For the theory of an originally savage condition of man, see Sir John Lubbock, Prehistoric Times, and Origin of Civilization: “The primitive condition of mankind was one of utter barbarism”; but especially L. H. Morgan, Ancient Society, who divides human progress into three great periods, the savage, the barbarian, and the civilized. Each of the two former has three states, as follows: I. Savage: 1. Lowest state, marked by attainment of speech and subsistence upon roots. 2. Middle state, marked by fish-food and fire. 3. Upper state, marked by use of the bow and hunting. II. Barbarian: 1. Lower state, marked by invention and use of pottery. 2. Middle state, marked by use of domestic animals, maize, and building stone. 3. Upper state, marked by invention and use of iron tools. III. Civilized man next appears, with the introduction of the phonetic alphabet and writing. J. S. Stuart-Glennie, Contemp. Rev., Dec. 1892:844, defines civilization as “enforced social organization, with written records, and hence intellectual development and social progress.”

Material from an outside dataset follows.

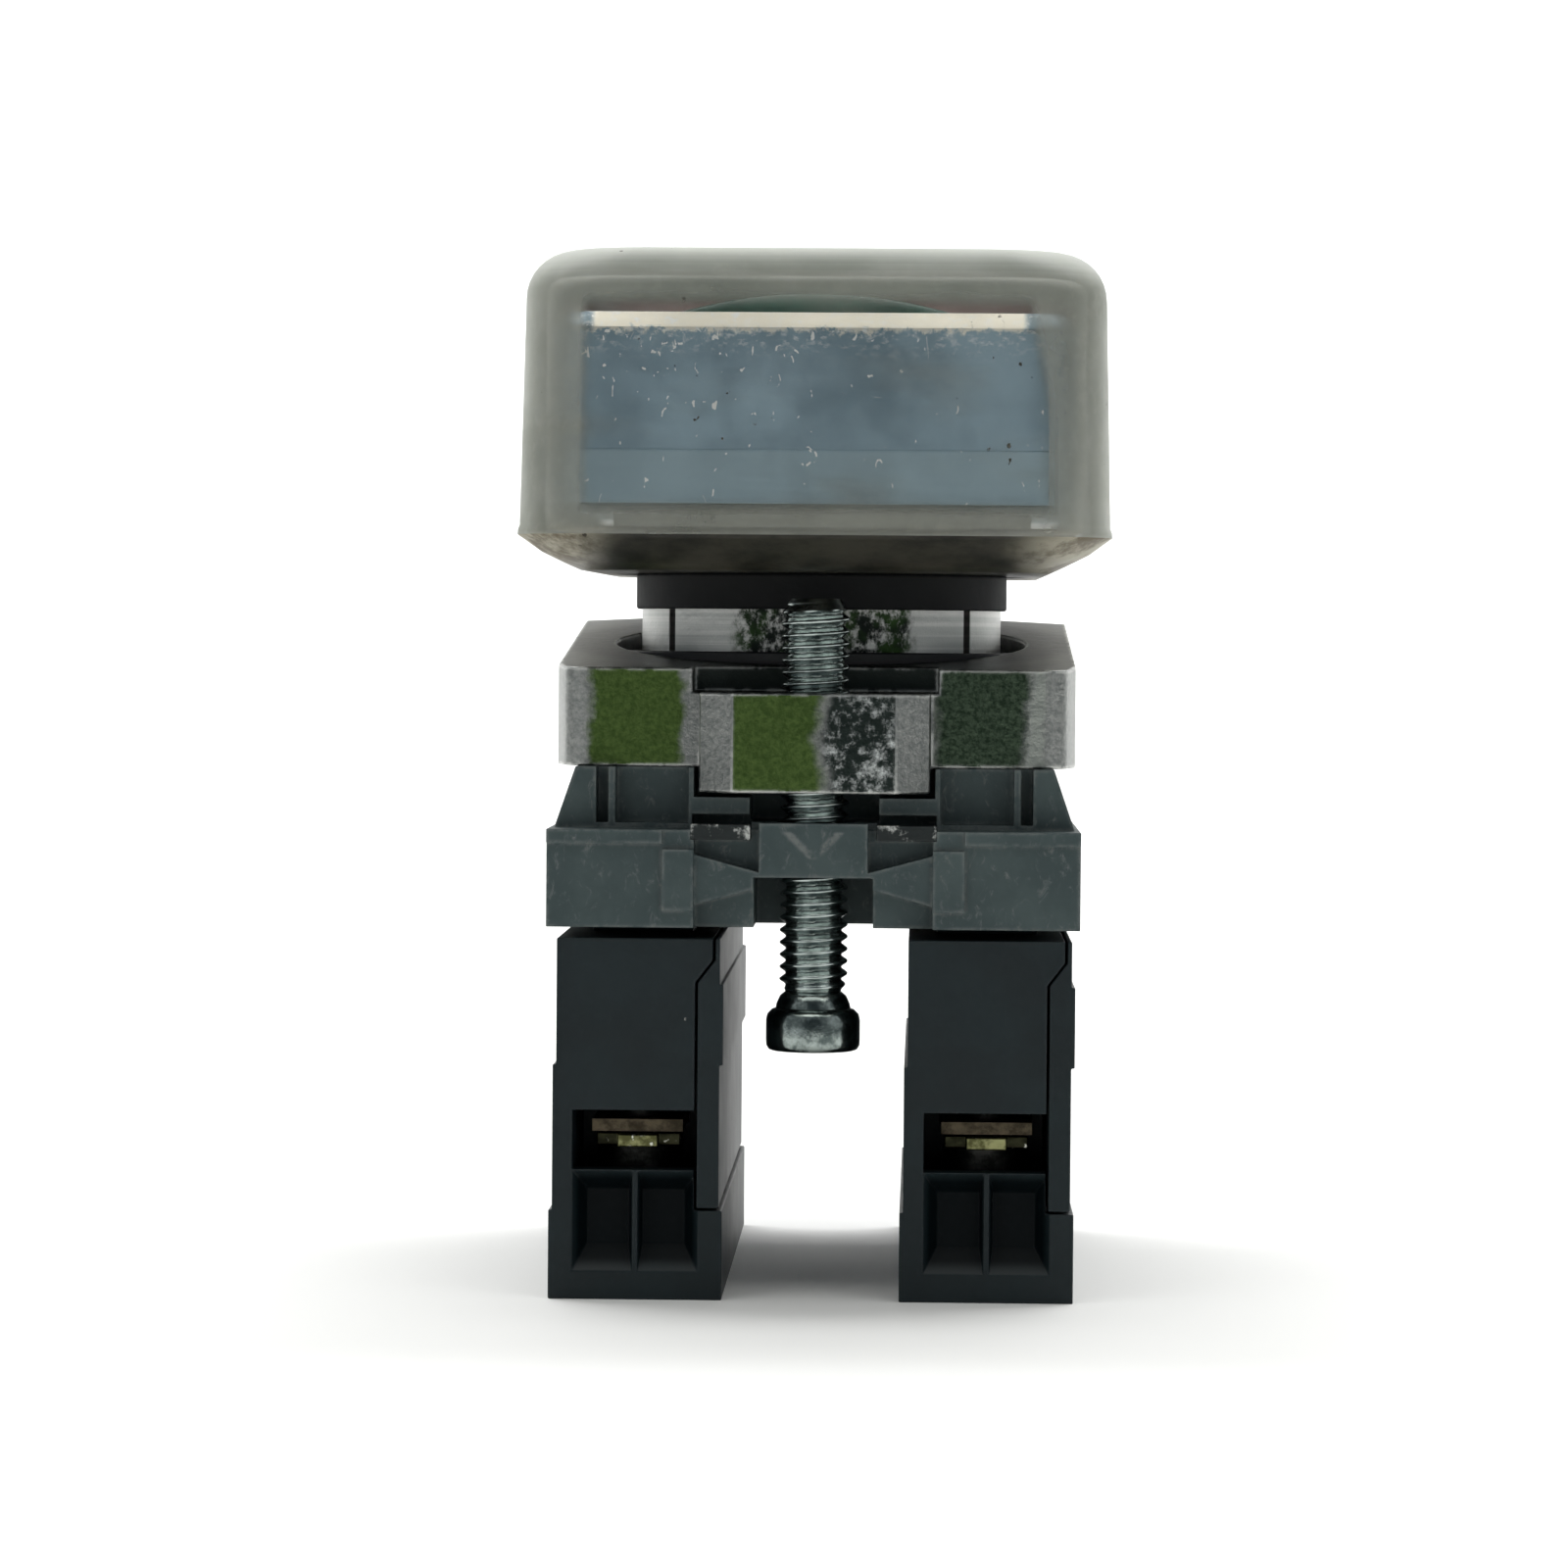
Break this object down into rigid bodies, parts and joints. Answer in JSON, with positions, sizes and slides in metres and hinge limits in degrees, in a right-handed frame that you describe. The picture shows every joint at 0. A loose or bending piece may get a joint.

With regard to this view we remark:
(a) It is based upon an insufficient induction of facts.—History shows a law of degeneration supplementing and often counteracting the tendency to development. In the earliest times of which we have any record, we find nations in a high state of civilization; but in the case of every nation whose history runs back of the Christian era—as for example, the Romans, [pg 528] the Greeks, the Egyptians—the subsequent progress has been downward, and no nation is known to have recovered from barbarism except as the result of influence from without.
Lubbock seems to admit that cannibalism was not primeval; yet he shows a general tendency to take every brutal custom as a sample of man's first state. And this, in spite of the fact that many such customs have been the result of corruption. Bride-catching, for example, could not possibly have been primeval, in the strict sense of that term. Tylor, Primitive Culture, 1:48, presents a far more moderate view. He favors a theory of development, but with degeneration “as a secondary action largely and deeply affecting the development of civilization.” So the Duke of Argyll, Unity of Nature: “Civilization and savagery are both the results of evolutionary development; but the one is a development in the upward, the latter in the downward direction; and for this reason, neither civilization nor savagery can rationally be looked upon as the primitive condition of man.” Shedd, Dogm. Theol., 1:467—“As plausible an argument might be constructed out of the deterioration and degradation of some of the human family to prove that man may have evolved downward into an anthropoid ape, as that which has been constructed to prove that he has been evolved upward from one.”
Modern nations fall far short of the old Greek perception and expression of beauty. Modern Egyptians, Bushmen, Australians, are unquestionably degenerate races. See Lankester, Degeneration. The same is true of Italians and Spaniards, as well as of Turks. Abyssinians are now polygamists, though their ancestors were Christians and monogamists. The physical degeneration of portions of the population of Ireland is well known. See Mivart, Lessons from Nature, 146-160, who applies to the savage-theory the tests of language, morals, and religion, and who quotes Herbert Spencer as saying: “Probably most of them [savages], if not all of them, had ancestors in higher states, and among their beliefs remain some which were evolved during those higher states.... It is quite possible, and I believe highly probable, that retrogression has been as frequent as progression.” Spencer, however, denies that savagery is always caused by lapse from civilization.